- Exercise: Set down exactly, and only, the lines from the one with "Recreate this object" to the final line of the entries, both included.

Records with modeling code:
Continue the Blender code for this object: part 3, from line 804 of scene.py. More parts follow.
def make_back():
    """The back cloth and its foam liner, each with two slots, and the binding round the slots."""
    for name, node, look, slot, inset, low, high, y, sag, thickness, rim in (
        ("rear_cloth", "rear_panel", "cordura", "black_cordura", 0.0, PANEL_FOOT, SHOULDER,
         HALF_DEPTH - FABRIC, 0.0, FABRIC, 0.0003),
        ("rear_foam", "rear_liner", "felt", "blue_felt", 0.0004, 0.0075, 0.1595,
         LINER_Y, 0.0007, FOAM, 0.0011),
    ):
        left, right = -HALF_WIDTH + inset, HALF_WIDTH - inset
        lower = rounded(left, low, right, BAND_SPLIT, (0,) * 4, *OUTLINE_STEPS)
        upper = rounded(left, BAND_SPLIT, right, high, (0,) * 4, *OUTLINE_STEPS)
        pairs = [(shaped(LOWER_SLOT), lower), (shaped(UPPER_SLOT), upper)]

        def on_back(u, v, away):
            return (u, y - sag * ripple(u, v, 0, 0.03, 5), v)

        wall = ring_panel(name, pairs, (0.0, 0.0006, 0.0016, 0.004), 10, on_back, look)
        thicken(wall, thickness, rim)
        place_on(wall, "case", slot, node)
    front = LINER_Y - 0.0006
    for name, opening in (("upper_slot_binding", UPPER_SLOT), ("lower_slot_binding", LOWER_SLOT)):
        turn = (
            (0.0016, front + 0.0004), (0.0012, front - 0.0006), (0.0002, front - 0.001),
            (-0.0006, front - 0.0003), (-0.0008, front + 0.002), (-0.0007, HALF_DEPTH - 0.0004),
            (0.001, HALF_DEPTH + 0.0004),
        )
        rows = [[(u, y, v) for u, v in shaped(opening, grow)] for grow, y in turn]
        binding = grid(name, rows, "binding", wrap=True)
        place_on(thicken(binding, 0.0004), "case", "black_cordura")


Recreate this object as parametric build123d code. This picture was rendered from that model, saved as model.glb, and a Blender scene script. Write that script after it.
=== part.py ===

- Solution below:
Recreate this object as parametric build123d code. This picture was rendered from that model, saved as model.glb, and a Blender scene script. Write that script after it.
=== part.py ===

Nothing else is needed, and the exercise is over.